**EXERCISE INPUTS:**
** start **

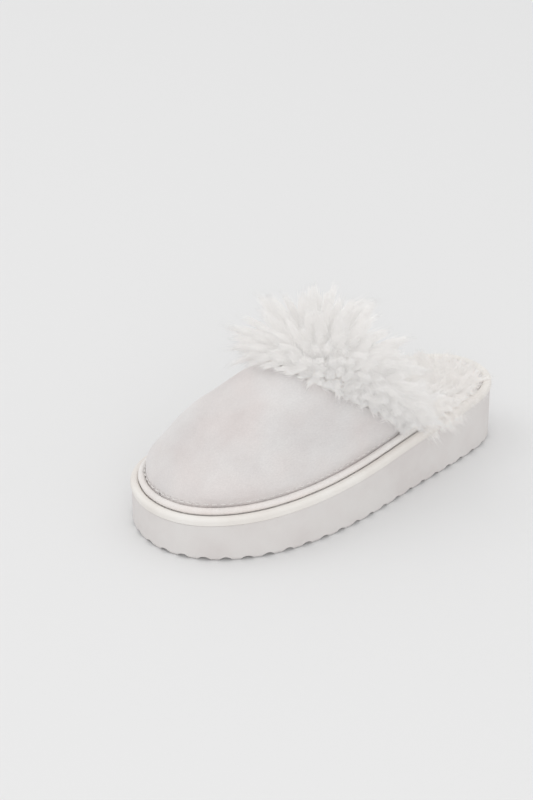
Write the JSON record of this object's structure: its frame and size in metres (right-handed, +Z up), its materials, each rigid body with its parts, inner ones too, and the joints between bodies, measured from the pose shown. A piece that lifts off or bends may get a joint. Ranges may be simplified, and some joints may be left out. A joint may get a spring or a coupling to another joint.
{
  "type": "fluffy house slipper",
  "caption": "Backless house slipper for the left foot: pale suede vamp, long-pile fur cuff, plush footbed and a thick cup sole with a beaded rim.",
  "frame": {"origin": "on the ground, under the middle of the slipper's bounding box", "axes": "+Z up, +Y from toe to heel, +X towards the lateral (outer) side of a left foot"},
  "size_m": [0.1138, 0.271, 0.1266],
  "materials": {
    "sole_foam": "matt moulded EVA foam, warm pale grey",
    "bead_foam": "smooth cream EVA foam",
    "piping_suede": "faux suede piping",
    "board": "stitched fibre lasting sock",
    "footbed_foam": "open-cell cushioning foam",
    "plush": "long-pile plush sock lining",
    "suede": "brushed faux suede, pale grey",
    "interlining": "laminated foam interlining",
    "toe_puff": "thermoplastic toe stiffener",
    "lining_plush": "short plush lining",
    "binding_tape": "woven tape",
    "fur": "long-pile faux fur, off-white",
    "thread": "polyester sewing thread"
  },
  "bodies": {
    "root": {"sole_unit": "sole_foam", "rim_bead": "bead_foam", "welt_piping": "piping_suede", "lasting_board": "board", "footbed_foam": "footbed_foam", "footbed_plush": "plush", "vamp_suede": "suede", "vamp_interlining": "interlining", "toe_puff": "toe_puff", "vamp_lining": "lining_plush", "edge_binding": "binding_tape", "fur_cuff": "fur", "welt_stitching": "thread", "cuff_stitching": "thread"}
  },
  "joints": []
}
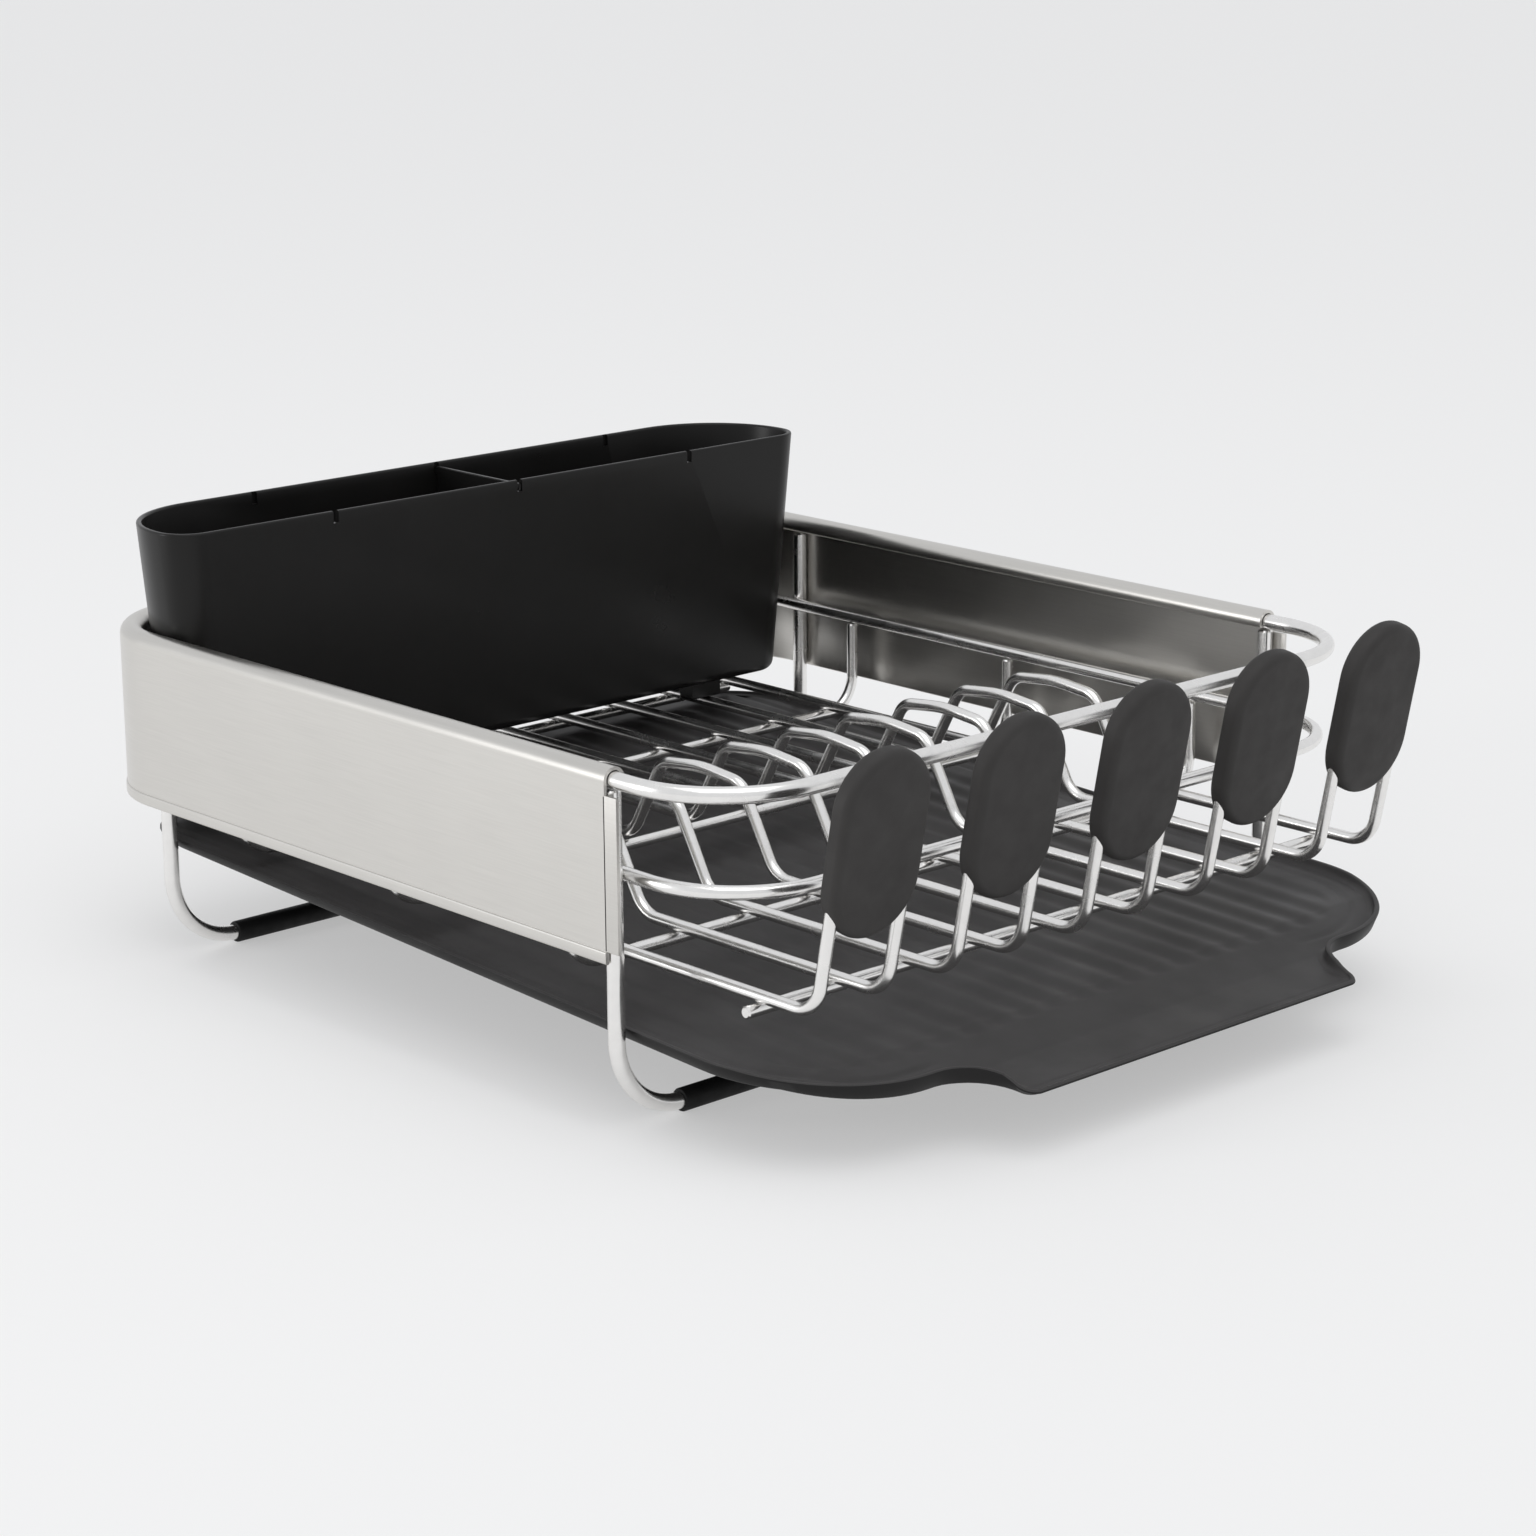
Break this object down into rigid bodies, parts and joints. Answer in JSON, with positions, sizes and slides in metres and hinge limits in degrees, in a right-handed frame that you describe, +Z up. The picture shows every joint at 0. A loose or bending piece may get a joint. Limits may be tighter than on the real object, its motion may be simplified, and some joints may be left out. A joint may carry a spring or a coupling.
{
  "type": "dish drying rack",
  "caption": "Countertop dish rack: steel wire basket in a rolled sheet wrap, with padded glass holders, a lift-out flatware caddy and a pull-out sloped drain tray.",
  "frame": {"origin": "on the counter under the middle of the overall box", "axes": "+X to the rack's right seen from the glass holders, +Y from the spout to the caddy, +Z up"},
  "size_m": [0.341, 0.429, 0.1665],
  "materials": {
    "satin_sheet": "satin",
    "polished_wire": "polished",
    "charcoal_rubber": "matte",
    "black_rubber": "matte",
    "charcoal_plastic": "matte",
    "black_plastic": "satin"
  },
  "bodies": {
    "rack": {"rim_wire": "polished_wire", "wrap_band": "satin_sheet", "mid_rail": "polished_wire", "leg_frame_front": "polished_wire", "foot_sleeve_front_left": "black_rubber", "foot_sleeve_front_right": "black_rubber", "leg_frame_rear": "polished_wire", "foot_sleeve_rear_left": "black_rubber", "foot_sleeve_rear_right": "black_rubber", "floor_wire_pair_1": "polished_wire", "holder_pad_1": "charcoal_rubber", "floor_wire_pair_2": "polished_wire", "holder_pad_2": "charcoal_rubber", "floor_wire_pair_3": "polished_wire", "holder_pad_3": "charcoal_rubber", "floor_wire_pair_4": "polished_wire", "holder_pad_4": "charcoal_rubber", "floor_wire_pair_5": "polished_wire", "holder_pad_5": "charcoal_rubber", "cross_wire_front": "polished_wire", "cross_wire_rear": "polished_wire", "cross_wire_middle_1": "polished_wire", "cross_wire_middle_2": "polished_wire", "cross_wire_middle_3": "polished_wire"},
    "tray": {"drain_tray": "charcoal_plastic"},
    "caddy": {"caddy_tub": "black_plastic"},
    "divider": {"caddy_divider": "black_plastic"}
  },
  "joints": [
    {"name": "tray_pull_out", "type": "slide", "parent": "rack", "child": "tray", "axis": [0, -1, 0], "range_m": [0, 0.26]},
    {"name": "caddy_lift_out", "type": "slide", "parent": "rack", "child": "caddy", "axis": [0, 0, 1], "range_m": [0, 0.13]},
    {"name": "divider_lift_out", "type": "slide", "parent": "caddy", "child": "divider", "axis": [0, 0, 1], "range_m": [0, 0.11]}
  ]
}
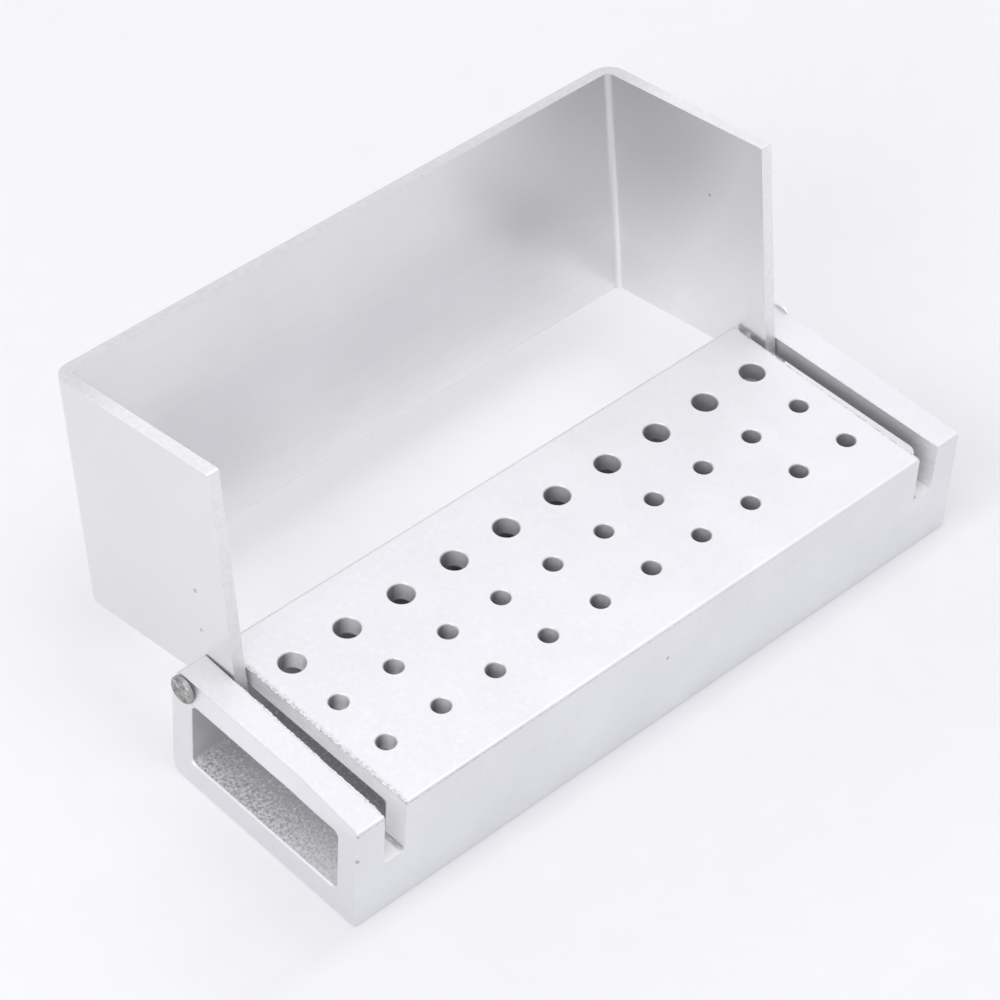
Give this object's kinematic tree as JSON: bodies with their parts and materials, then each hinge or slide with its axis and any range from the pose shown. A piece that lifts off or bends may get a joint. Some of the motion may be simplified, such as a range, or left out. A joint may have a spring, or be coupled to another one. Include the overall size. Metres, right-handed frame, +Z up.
{
  "type": "dental bur block",
  "caption": "Hollow rectangular metal block with rows of drilled holes for upright bur shanks and a bent sheet cover that swings over it on end pins.",
  "frame": {"origin": "middle of the block's flat underside", "axes": "+X along the block's length, +Y from the front face to the hinge side, +Z up through the holes"},
  "size_m": [0.0766, 0.0457, 0.0345],
  "materials": {
    "block_metal": "fine blasted satin",
    "cover_metal": "smooth satin",
    "pin_metal": "plain steel"
  },
  "bodies": {
    "base": {"block": "block_metal", "left_pin": "pin_metal", "right_pin": "pin_metal"},
    "lid": {"cover": "cover_metal"}
  },
  "joints": [
    {"name": "cover_hinge", "type": "hinge", "parent": "base", "child": "lid", "pos_m": [0, 0.01095, 0.0113], "axis": [1, 0, 0], "range_deg": [-21, 98.8]}
  ]
}
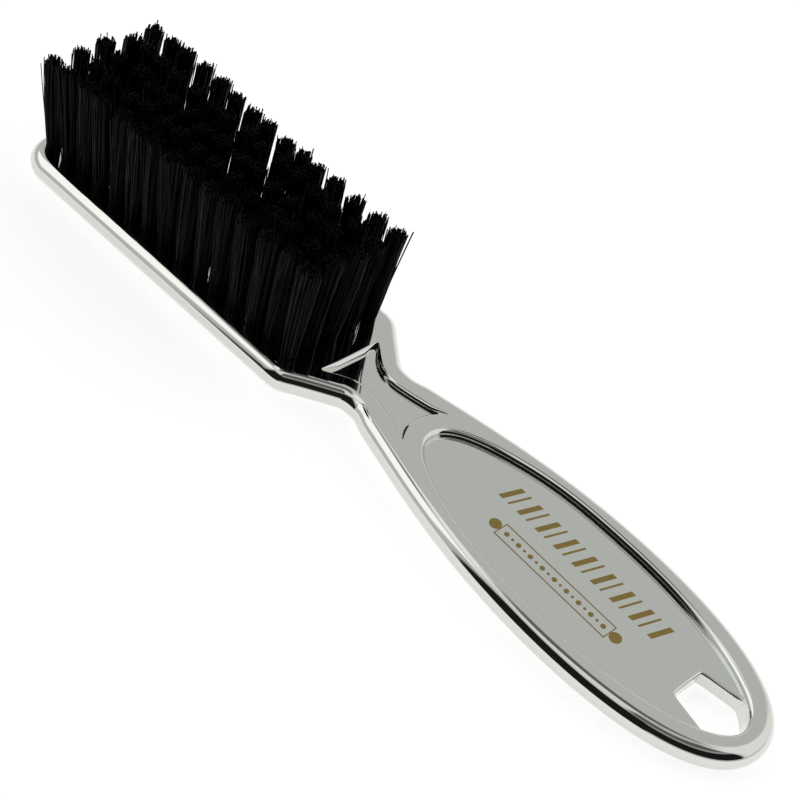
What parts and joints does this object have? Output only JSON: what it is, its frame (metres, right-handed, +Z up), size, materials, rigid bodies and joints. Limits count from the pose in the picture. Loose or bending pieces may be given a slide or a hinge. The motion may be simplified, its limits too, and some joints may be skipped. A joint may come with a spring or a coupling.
{
  "type": "fade brush",
  "caption": "Barber's fade brush: flat chrome-plated paddle with an oval recessed handle, a hanging hole and a field of stiff black bristle tufts.",
  "frame": {"origin": "centre of the footprint, on the surface that the brush lies on with its bristles up", "axes": "+X towards the handle's tip, +Z up along the bristles, Y across the brush"},
  "size_m": [0.1776, 0.0328, 0.0278],
  "materials": {
    "body": "mirror-polished chrome plating on moulded plastic",
    "bristles": "black nylon filaments",
    "anchors": "flat staple wire"
  },
  "bodies": {
    "root": {"handle_body": "body", "tuft_column_01": "bristles", "tuft_column_02": "bristles", "tuft_column_03": "bristles", "tuft_column_04": "bristles", "tuft_column_05": "bristles", "tuft_column_06": "bristles", "tuft_column_07": "bristles", "tuft_column_08": "bristles", "tuft_column_09": "bristles", "tuft_column_10": "bristles", "tuft_column_11": "bristles", "tuft_column_12": "bristles", "tuft_column_13": "bristles", "tuft_column_14": "bristles", "tuft_column_15": "bristles", "anchor_column_01": "anchors", "anchor_column_02": "anchors", "anchor_column_03": "anchors", "anchor_column_04": "anchors", "anchor_column_05": "anchors", "anchor_column_06": "anchors", "anchor_column_07": "anchors", "anchor_column_08": "anchors", "anchor_column_09": "anchors", "anchor_column_10": "anchors", "anchor_column_11": "anchors", "anchor_column_12": "anchors", "anchor_column_13": "anchors", "anchor_column_14": "anchors", "anchor_column_15": "anchors"}
  },
  "joints": []
}
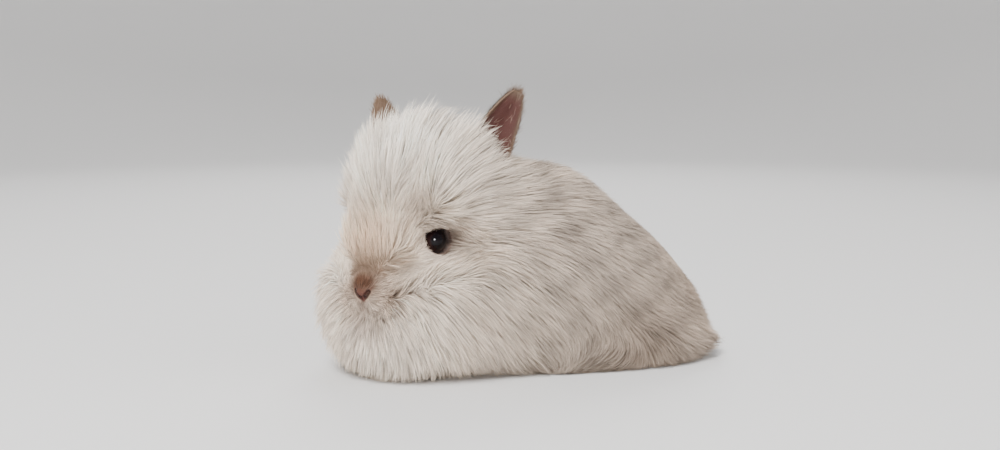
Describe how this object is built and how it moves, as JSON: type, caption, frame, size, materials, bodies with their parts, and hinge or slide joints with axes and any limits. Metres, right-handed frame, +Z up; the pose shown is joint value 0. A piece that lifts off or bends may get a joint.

** end **

**DESCRIPTION OF THE TASK:** Copy out all the entries exactly. Images stay out of the copy.

**TASK RESPONSE:**
Write the JSON record of this object's structure: its frame and size in metres (right-handed, +Z up), its materials, each rigid body with its parts, inner ones too, and the joints between bodies, measured from the pose shown. A piece that lifts off or bends may get a joint. Ranges may be simplified, and some joints may be left out. A joint may get a spring or a coupling to another joint.
{
  "type": "fluffy house slipper",
  "caption": "Backless house slipper for the left foot: pale suede vamp, long-pile fur cuff, plush footbed and a thick cup sole with a beaded rim.",
  "frame": {"origin": "on the ground, under the middle of the slipper's bounding box", "axes": "+Z up, +Y from toe to heel, +X towards the lateral (outer) side of a left foot"},
  "size_m": [0.1138, 0.271, 0.1266],
  "materials": {
    "sole_foam": "matt moulded EVA foam, warm pale grey",
    "bead_foam": "smooth cream EVA foam",
    "piping_suede": "faux suede piping",
    "board": "stitched fibre lasting sock",
    "footbed_foam": "open-cell cushioning foam",
    "plush": "long-pile plush sock lining",
    "suede": "brushed faux suede, pale grey",
    "interlining": "laminated foam interlining",
    "toe_puff": "thermoplastic toe stiffener",
    "lining_plush": "short plush lining",
    "binding_tape": "woven tape",
    "fur": "long-pile faux fur, off-white",
    "thread": "polyester sewing thread"
  },
  "bodies": {
    "root": {"sole_unit": "sole_foam", "rim_bead": "bead_foam", "welt_piping": "piping_suede", "lasting_board": "board", "footbed_foam": "footbed_foam", "footbed_plush": "plush", "vamp_suede": "suede", "vamp_interlining": "interlining", "toe_puff": "toe_puff", "vamp_lining": "lining_plush", "edge_binding": "binding_tape", "fur_cuff": "fur", "welt_stitching": "thread", "cuff_stitching": "thread"}
  },
  "joints": []
}
Break this object down into rigid bodies, parts and joints. Answer in JSON, with positions, sizes and slides in metres and hinge limits in degrees, in a right-handed frame that you describe, +Z up. The picture shows every joint at 0. A loose or bending piece may get a joint. Limits may be tighter than on the real object, its motion may be simplified, and some joints may be left out. A joint may carry a spring or a coupling.
{
  "type": "dish drying rack",
  "caption": "Countertop dish rack: steel wire basket in a rolled sheet wrap, with padded glass holders, a lift-out flatware caddy and a pull-out sloped drain tray.",
  "frame": {"origin": "on the counter under the middle of the overall box", "axes": "+X to the rack's right seen from the glass holders, +Y from the spout to the caddy, +Z up"},
  "size_m": [0.341, 0.429, 0.1665],
  "materials": {
    "satin_sheet": "satin",
    "polished_wire": "polished",
    "charcoal_rubber": "matte",
    "black_rubber": "matte",
    "charcoal_plastic": "matte",
    "black_plastic": "satin"
  },
  "bodies": {
    "rack": {"rim_wire": "polished_wire", "wrap_band": "satin_sheet", "mid_rail": "polished_wire", "leg_frame_front": "polished_wire", "foot_sleeve_front_left": "black_rubber", "foot_sleeve_front_right": "black_rubber", "leg_frame_rear": "polished_wire", "foot_sleeve_rear_left": "black_rubber", "foot_sleeve_rear_right": "black_rubber", "floor_wire_pair_1": "polished_wire", "holder_pad_1": "charcoal_rubber", "floor_wire_pair_2": "polished_wire", "holder_pad_2": "charcoal_rubber", "floor_wire_pair_3": "polished_wire", "holder_pad_3": "charcoal_rubber", "floor_wire_pair_4": "polished_wire", "holder_pad_4": "charcoal_rubber", "floor_wire_pair_5": "polished_wire", "holder_pad_5": "charcoal_rubber", "cross_wire_front": "polished_wire", "cross_wire_rear": "polished_wire", "cross_wire_middle_1": "polished_wire", "cross_wire_middle_2": "polished_wire", "cross_wire_middle_3": "polished_wire"},
    "tray": {"drain_tray": "charcoal_plastic"},
    "caddy": {"caddy_tub": "black_plastic"},
    "divider": {"caddy_divider": "black_plastic"}
  },
  "joints": [
    {"name": "tray_pull_out", "type": "slide", "parent": "rack", "child": "tray", "axis": [0, -1, 0], "range_m": [0, 0.26]},
    {"name": "caddy_lift_out", "type": "slide", "parent": "rack", "child": "caddy", "axis": [0, 0, 1], "range_m": [0, 0.13]},
    {"name": "divider_lift_out", "type": "slide", "parent": "caddy", "child": "divider", "axis": [0, 0, 1], "range_m": [0, 0.11]}
  ]
}
Give this object's kinematic tree as JSON: bodies with their parts and materials, then each hinge or slide with its axis and any range from the pose shown. A piece that lifts off or bends may get a joint. Some of the motion may be simplified, such as a range, or left out. A joint may have a spring, or be coupled to another one. Include the overall size. Metres, right-handed frame, +Z up.
{
  "type": "dental bur block",
  "caption": "Hollow rectangular metal block with rows of drilled holes for upright bur shanks and a bent sheet cover that swings over it on end pins.",
  "frame": {"origin": "middle of the block's flat underside", "axes": "+X along the block's length, +Y from the front face to the hinge side, +Z up through the holes"},
  "size_m": [0.0766, 0.0457, 0.0345],
  "materials": {
    "block_metal": "fine blasted satin",
    "cover_metal": "smooth satin",
    "pin_metal": "plain steel"
  },
  "bodies": {
    "base": {"block": "block_metal", "left_pin": "pin_metal", "right_pin": "pin_metal"},
    "lid": {"cover": "cover_metal"}
  },
  "joints": [
    {"name": "cover_hinge", "type": "hinge", "parent": "base", "child": "lid", "pos_m": [0, 0.01095, 0.0113], "axis": [1, 0, 0], "range_deg": [-21, 98.8]}
  ]
}
What parts and joints does this object have? Output only JSON: what it is, its frame (metres, right-handed, +Z up), size, materials, rigid bodies and joints. Limits count from the pose in the picture. Loose or bending pieces may be given a slide or a hinge. The motion may be simplified, its limits too, and some joints may be skipped. A joint may come with a spring or a coupling.
{
  "type": "fade brush",
  "caption": "Barber's fade brush: flat chrome-plated paddle with an oval recessed handle, a hanging hole and a field of stiff black bristle tufts.",
  "frame": {"origin": "centre of the footprint, on the surface that the brush lies on with its bristles up", "axes": "+X towards the handle's tip, +Z up along the bristles, Y across the brush"},
  "size_m": [0.1776, 0.0328, 0.0278],
  "materials": {
    "body": "mirror-polished chrome plating on moulded plastic",
    "bristles": "black nylon filaments",
    "anchors": "flat staple wire"
  },
  "bodies": {
    "root": {"handle_body": "body", "tuft_column_01": "bristles", "tuft_column_02": "bristles", "tuft_column_03": "bristles", "tuft_column_04": "bristles", "tuft_column_05": "bristles", "tuft_column_06": "bristles", "tuft_column_07": "bristles", "tuft_column_08": "bristles", "tuft_column_09": "bristles", "tuft_column_10": "bristles", "tuft_column_11": "bristles", "tuft_column_12": "bristles", "tuft_column_13": "bristles", "tuft_column_14": "bristles", "tuft_column_15": "bristles", "anchor_column_01": "anchors", "anchor_column_02": "anchors", "anchor_column_03": "anchors", "anchor_column_04": "anchors", "anchor_column_05": "anchors", "anchor_column_06": "anchors", "anchor_column_07": "anchors", "anchor_column_08": "anchors", "anchor_column_09": "anchors", "anchor_column_10": "anchors", "anchor_column_11": "anchors", "anchor_column_12": "anchors", "anchor_column_13": "anchors", "anchor_column_14": "anchors", "anchor_column_15": "anchors"}
  },
  "joints": []
}
Describe how this object is built and how it moves, as JSON: type, caption, frame, size, materials, bodies with their parts, and hinge or slide joints with axes and any limits. Metres, right-handed frame, +Z up; the pose shown is joint value 0. A piece that lifts off or bends may get a joint.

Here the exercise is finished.